Through a comprehensive analysis of the five ITSC fault diagnosis models, it is evident that the proposed model exhibits the best performance in terms of the final test accuracy and stability. In the
F1 scores across 17 different fault severity labels, the proposed model demonstrates overall superior performance, making it the best-performing model among the five. To validate the feature learning capability of the proposed model, the t-distribution stochastic neighbor-embedding algorithm (T-SNE) was used to visualize the features from the final output layer of the ITSC fault diagnosis model, and the results were compared with the other four models. The two-dimensional visualization results are shown in
Figure 20. From the figure, it can be observed that the feature map contains 17 colors, each corresponding to a specific fault severity label, with each point representing a data sample.
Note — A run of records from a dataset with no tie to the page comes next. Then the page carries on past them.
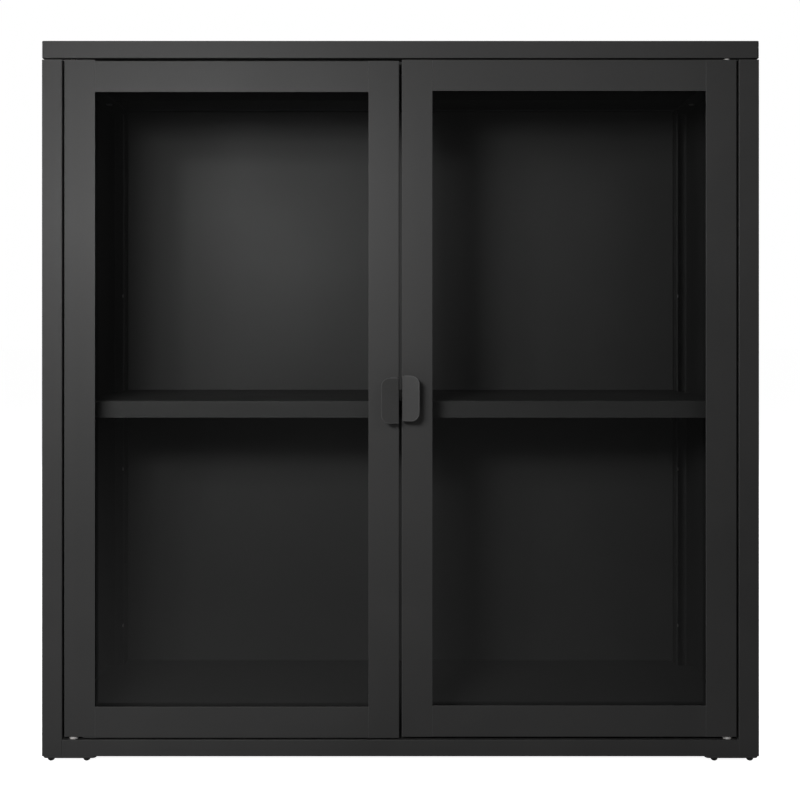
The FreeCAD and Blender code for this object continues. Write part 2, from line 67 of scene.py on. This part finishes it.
class Graph:
    """A material's node tree, with short calls to add and link nodes."""

    def __init__(self, name):
        self.material = bpy.data.materials.new(name)
        self.material.use_nodes = True
        self.nodes = self.material.node_tree.nodes
        self.links = self.material.node_tree.links
        self.nodes.clear()
        self.out = self.nodes.new("ShaderNodeOutputMaterial")
        self.coords = self.nodes.new("ShaderNodeTexCoord").outputs["Object"]

    def node(self, kind, settings=None, **inputs):
        """Adds a node. Each input is a value or another node's output, named with _ for spaces."""
        made = self.nodes.new("ShaderNode" + kind)
        for key, value in (settings or {}).items():
            setattr(made, key, value)
        for key, value in inputs.items():
            self.feed(made.inputs[key.replace("_", " ")], value)
        return made

    def feed(self, socket, value):
        """Links another node's output to an input, or sets the input to a plain value."""
        if isinstance(value, bpy.types.NodeSocket):
            self.links.new(value, socket)
        else:
            socket.default_value = value

    def noise(self, scale, detail=2.0, roughness=0.5, distortion=0.0):
        """Noise in the object's own metres: scale is features per metre."""
        made = self.node(
            "TexNoise", Scale=scale, Detail=detail, Roughness=roughness, Distortion=distortion
        )
        self.links.new(self.coords, made.inputs["Vector"])
        return made.outputs["Fac"]

    def spread(self, value, low, high, to_low=0.0, to_high=1.0):
        """Maps a value from one range to another, held at both ends."""
        made = self.node("MapRange", From_Min=low, From_Max=high, To_Min=to_low, To_Max=to_high)
        self.feed(made.inputs["Value"], value)
        return made.outputs["Result"]

    def math(self, operation, first, second):
        """One sum or product of two values."""
        made = self.nodes.new("ShaderNodeMath")
        made.operation = operation
        self.feed(made.inputs[0], first)
        self.feed(made.inputs[1], second)
        return made.outputs["Value"]

    def mix(self, share, first, second):
        """A colour between two colours."""
        made = self.node("Mix", {"data_type": "RGBA"})
        self.feed(made.inputs["Factor"], share)
        self.feed(made.inputs[6], first)
        self.feed(made.inputs[7], second)
        return made.outputs[2]

    def bump(self, height, distance, strength=1.0, normal=None):
        """A normal bent by a height pattern, on top of another bump if one is given."""
        made = self.node("Bump", Strength=strength, Distance=distance, Height=height)
        if normal is not None:
            self.links.new(normal, made.inputs["Normal"])
        return made.outputs["Normal"]

    def edges(self, radius):
        """1 on sharp edges and 0 on flat faces: how far a rounded normal leaves the true one."""
        bevel = self.node("Bevel", {"samples": 6}, Radius=radius).outputs["Normal"]
        true_normal = self.node("NewGeometry").outputs["Normal"]
        dot = self.node("VectorMath", {"operation": "DOT_PRODUCT"})
        self.links.new(bevel, dot.inputs[0])
        self.links.new(true_normal, dot.inputs[1])
        return self.spread(dot.outputs["Value"], COSINE_ON_FLAT, COSINE_ON_EDGE)

    def facing_up(self):
        """1 on faces that look up, where dust settles."""
        normal = self.node("NewGeometry").outputs["Normal"]
        split = self.node("SeparateXYZ", Vector=normal)
        return self.spread(split.outputs["Z"], SLOPE_WITHOUT_DUST, SLOPE_WITH_DUST)

    def finish(self, shader):
        """Ends the tree with its surface shader and gives the material."""
        self.links.new(shader, self.out.inputs["Surface"])
        return self.material


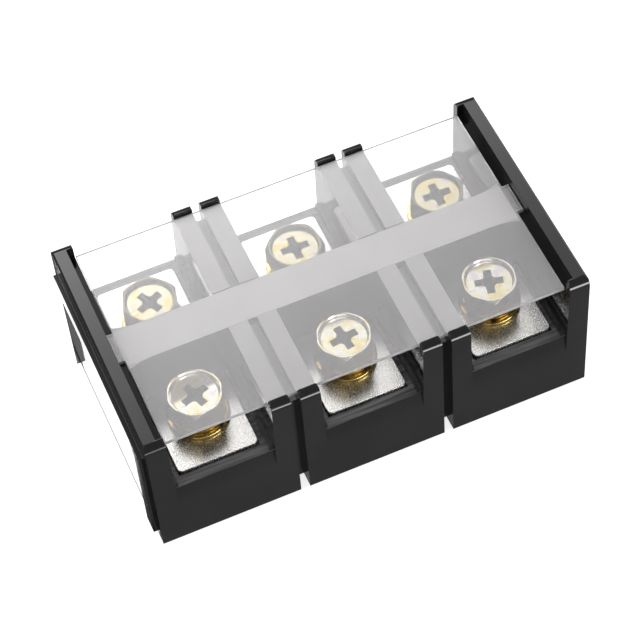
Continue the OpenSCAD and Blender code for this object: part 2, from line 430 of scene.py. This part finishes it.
def hollow_normal(tree, x, y, in_dish, upward, normal):
    """Bends the normals on the far half of the first front screw's dish.

    That half of the dish is hollow and mirrors the dark overhead.
    """
    centre = axis_of("screw_front_1")
    off_x = minus(tree, x, centre.x)
    off_y = minus(tree, y, centre.y)
    amount = times(tree, spread(tree, minus(tree, times(tree, off_x, 0.10), off_y),
                                -1.8 * MM, 0.1 * MM, HOLLOW_TILT, 0.0, soft=True),
                   below(tree, size_of(tree, off_x), HOLLOW_REACH, 0.1 * MM),
                   below(tree, off_y, HOLLOW_REACH, 0.1 * MM), in_dish, upward)
    tilt = vector_node(tree, "SCALE", (0.0, -1.0, 0.0))
    tree.links.new(amount, tilt.inputs["Scale"])
    turned = node(tree, "ShaderNodeVectorTransform", vector_type="VECTOR",
                  convert_from="OBJECT", convert_to="WORLD")
    tree.links.new(tilt.outputs[0], turned.inputs[0])
    summed = vector_node(tree, "ADD", normal, turned.outputs[0])
    return vector_node(tree, "NORMALIZE", summed.outputs[0]).outputs[0]


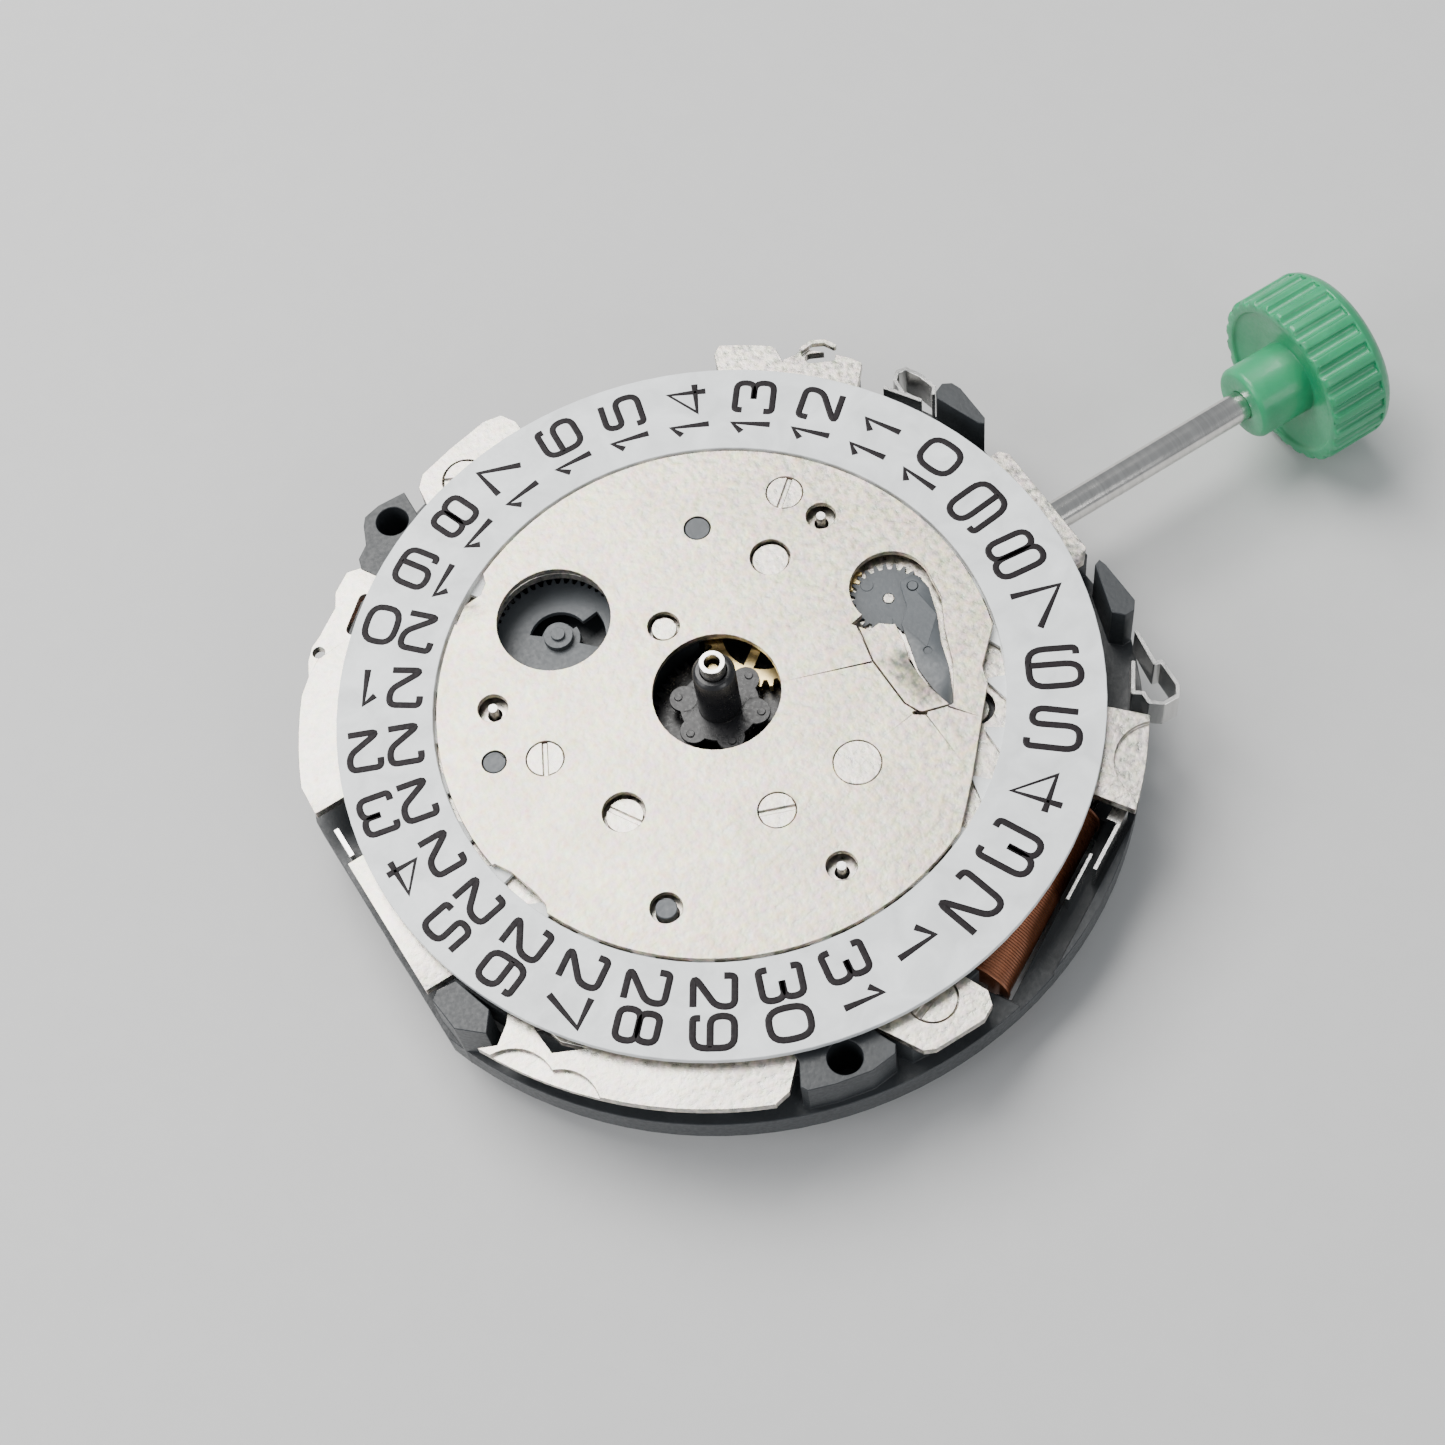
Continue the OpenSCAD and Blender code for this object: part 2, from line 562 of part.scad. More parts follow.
module date_plate_outline() {
    difference() {
        circle(r = date_plate_r);
        translate([0, 0.05]) circle(r = centre_hole_r);
        translate(window_at) circle(r = window_r);
        // lower right chord, where the ring's teeth show
        polygon([[8.2, -1.9], [7.75, -2.3], [7.15, -2.85], [6.5, -3.45], [6.3, -4.0], [5.6, -4.75],
                 [4.4, -6.05], [3.7, -6.75], [2.9, -7.5], [8.2, -7.5]]);
        polygon([[-5.2, 6.4], [-5.0, 6.05], [-4.5, 6.45], [-3.95, 6.5], [-3.65, 6.75], [-3.5, 7.2],
                 [-3.9, 7.8], [-5.8, 7.2]]);
        polygon([[-8.3, -0.9], [-7.75, -1.0], [-7.5, -1.45], [-7.25, -2.35], [-7.2, -2.8], [-7.4, -3.3],
                 [-8.3, -3.5]]);
        // keyhole over the date wheel and its finger
        translate([5.8, 0.05]) circle(r = 1.17);
        polygon([[6.95, -0.1], [6.8, -1.0], [6.3, -1.9], [5.9, -2.9], [5.2, -3.95], [5.1, -3.95],
                 [4.92, -3.1], [4.92, -2.2], [5.15, -1.6], [5.25, -1.0], [5.8, 0]]);
        polygon([[4.25, -0.3], [4.75, -0.2], [4.95, -0.7], [4.55, -0.75]]);
        // cut line of the spring tongue
        strip([[4.35, -0.45], [4.1, -1.6], [4.1, -3.2], [4.3, -3.7], [5.05, -3.93]], 0.05);
        bar([4.15, -3.6], [4.4, -3.78], 0.1);
        for (p = [seconds_at, counter_at, day_at]) translate(p) circle(r = well_r);
        for (i = [0 : 2]) translate(plate_screws_at[i]) circle(r = screw_r + 0.02);
        translate(plate_screws_at[3]) circle(r = 0.6);
        translate(posts_at[0]) circle(r = 0.58);
        translate(posts_at[1]) circle(r = posts_r[1] + 0.02);
        translate(posts_at[2]) circle(r = 0.46);
        for (i = [0, 1]) translate([pegs_at[i][0], pegs_at[i][1]]) circle(r = pegs_at[i][2] + 0.03);
        translate([pegs_at[2][0], pegs_at[2][1]]) circle(r = 0.45);
    }
}
module date_plate() color("#d3cfc2") slab(dial_z, dial_top) date_plate_outline();

module date_plate_screws() color("#c8c6c0") {
    for (i = [0 : 3]) at(plate_screws_at[i]) {
        sunk = i == 3 ? 0.25 : 0.02;
        slot_screw(screw_r, dial_z - sunk, date_plate_t, slot_turns[i]);
        disc(0.28, plate_z - 0.28, dial_z - sunk + e);
    }
}
module main_plate_screws() color("#c9c8c2") {
    for (p = [[screw_four, 20], [screw_top, -30]]) at(p[0]) {
        slot_screw(0.66, seat_ledge_z, plate_top - seat_ledge_z - 0.01, p[1], 0.18);
        disc(0.28, plate_z - 0.5, seat_ledge_z + e);
    }
}
module plate_posts() color("#c9c6bd") {
    for (i = [0 : 2]) at(posts_at[i]) {
        low = i == 1 ? 0 : 0.16;
        disc(posts_r[i], plate_top, dial_top - low);
    }
    at([5.75, -4.2]) disc(0.4, plate_z, plate_z + 0.15);
}
module locating_pegs() color("#55595c") {
    for (p = pegs_at) at(p) disc(p[2], plate_z, dial_top - 0.03);
}

ring_tooth_t = 0.16;
module date_ring() color("#dfe5e8") {
    tube(ring_r, band_r, dial_z - 0.02, dial_top);
    tube(band_r + 0.35, band_r, ring_z, dial_z);
    tube(band_r + 0.1, band_r - 0.02, ring_z, ring_z + ring_tooth_t);
    slab(ring_z, ring_z + ring_tooth_t) for (i = [0 : days - 1]) rotate(-32.1 + i * 360 / days)
        polygon([
            polar(band_r + 0.05, -3.2), polar(ring_tip_r, 1.3),
            polar(ring_tip_r, 2.1), polar(band_r + 0.05, 2.5)]);
}
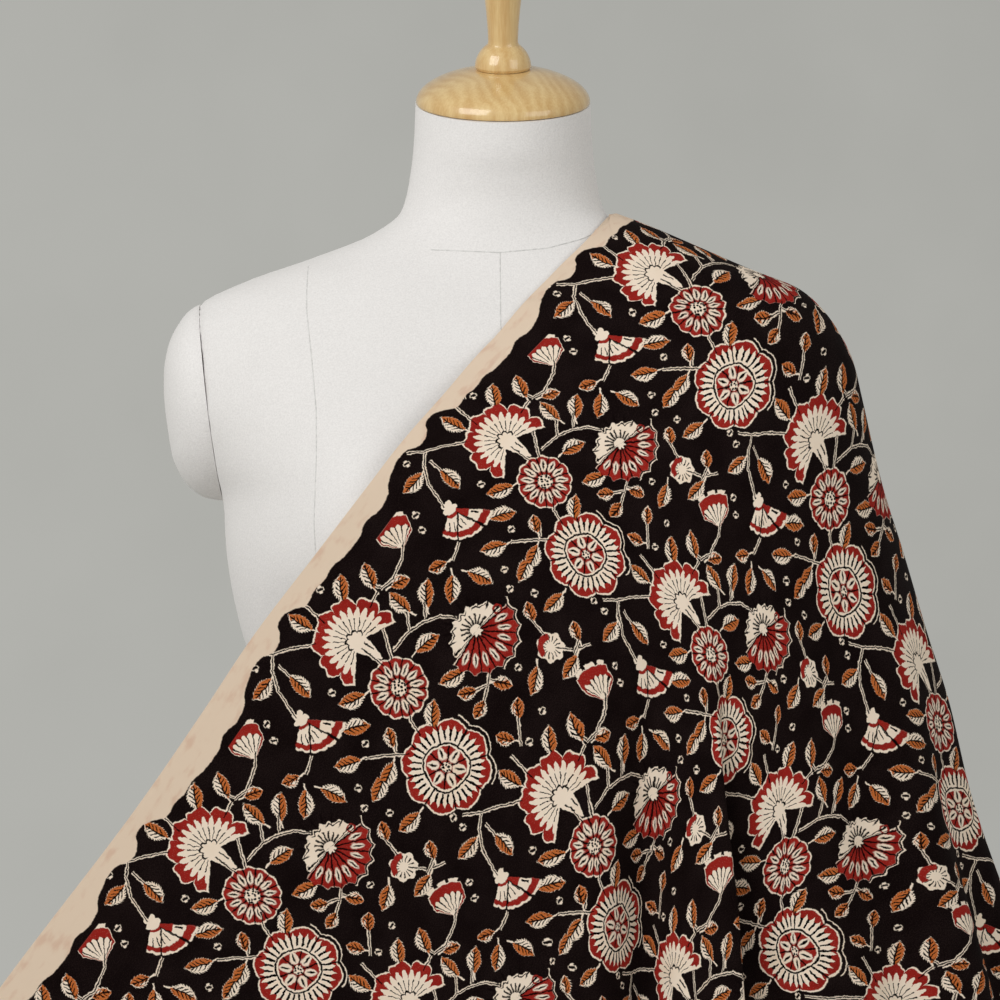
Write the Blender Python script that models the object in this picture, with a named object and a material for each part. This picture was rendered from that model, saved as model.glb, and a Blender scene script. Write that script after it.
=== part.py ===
"""A printed cotton length draped over one shoulder of a dress form.

Units are metres, +Z is up and the form faces -Y. The origin is the centre of the form's
flat underside, on the surface it stands on. The cotton hangs over the form's +X shoulder:
its selvedge runs from the side of the neck down across the bust to the -X side, and the
cloth falls in folds round the +X side to the back.
"""

import math
from collections import namedtuple

import bmesh
import bpy
import numpy as np
from mathutils import Matrix, Vector
from mathutils.bvhtree import BVHTree

# Driving sizes
FIT_GAP = 0.0003          # between two hard pieces that touch
CLOTH_THICKNESS = 0.0022
CLOTH_CLEARANCE = 0.0012  # between the cloth's inner face and the form
NECK_TILT = math.radians(17.5)
NECK_TOP = 0.684          # height of the neck's top at its centre
NECK_TOP_Y = -0.006
NECK_BASE = 0.615         # above this the sections lean with the neck
BUST_X, BUST_Z = 0.086, 0.397
BUST_RISE = 0.040
BUST_WIDTH, BUST_ABOVE, BUST_BELOW = 0.052, 0.068, 0.046
ARM_PLATE_X, ARM_PLATE_Z, ARM_PLATE_SLOPE = 0.1785, 0.443, 0.12
ARM_PLATE_LOW = 0.42      # the plates cut the form's sides above this height
ARM_CAP_Z, ARM_CAP_HALF_HEIGHT, ARM_CAP_HALF_DEPTH = 0.4945, 0.0625, 0.0545
ARM_CAP_Y = 0.003
CAP_RADIUS, CAP_HEIGHT, CAP_SEAT = 0.0553, 0.0238, 0.0185
BELL_RADIUS = 0.0180

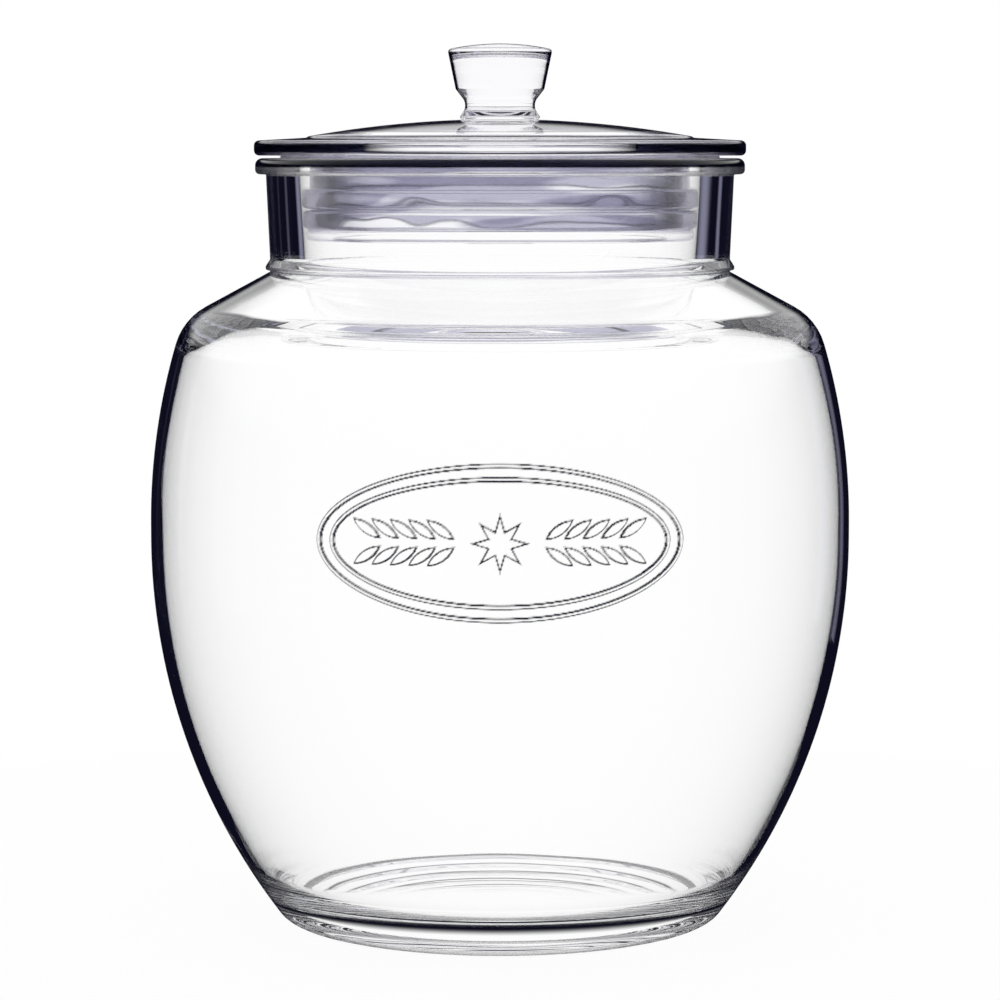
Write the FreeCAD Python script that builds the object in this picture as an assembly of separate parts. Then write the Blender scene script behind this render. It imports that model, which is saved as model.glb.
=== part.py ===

Figure 20a shows the feature distribution of the input layers of each model. It is apparent that the feature distribution of the input data is chaotic, with significant overlap among samples of different colors, making it difficult to discern the fault severity of the corresponding samples in the dataset based solely on the input data.
Figure 20b–f display the feature distribution maps of the classification layers for the CNN model, Res model, MK-Res model, SE-Res model, and the proposed model, respectively. From these figures, it can be seen that after feature extraction by the model, the samples within the same ITSC fault severity labels exhibit good intra-class clustering characteristics. The proposed ITSC fault diagnosis model has the fewest misclassified sample points compared to the other four models. Additionally, the boundaries between different ITSC fault labels are clear and more distant, resulting in better separation characteristics among different categories. Thus, the proposed model demonstrates superior feature learning and discrimination capabilities.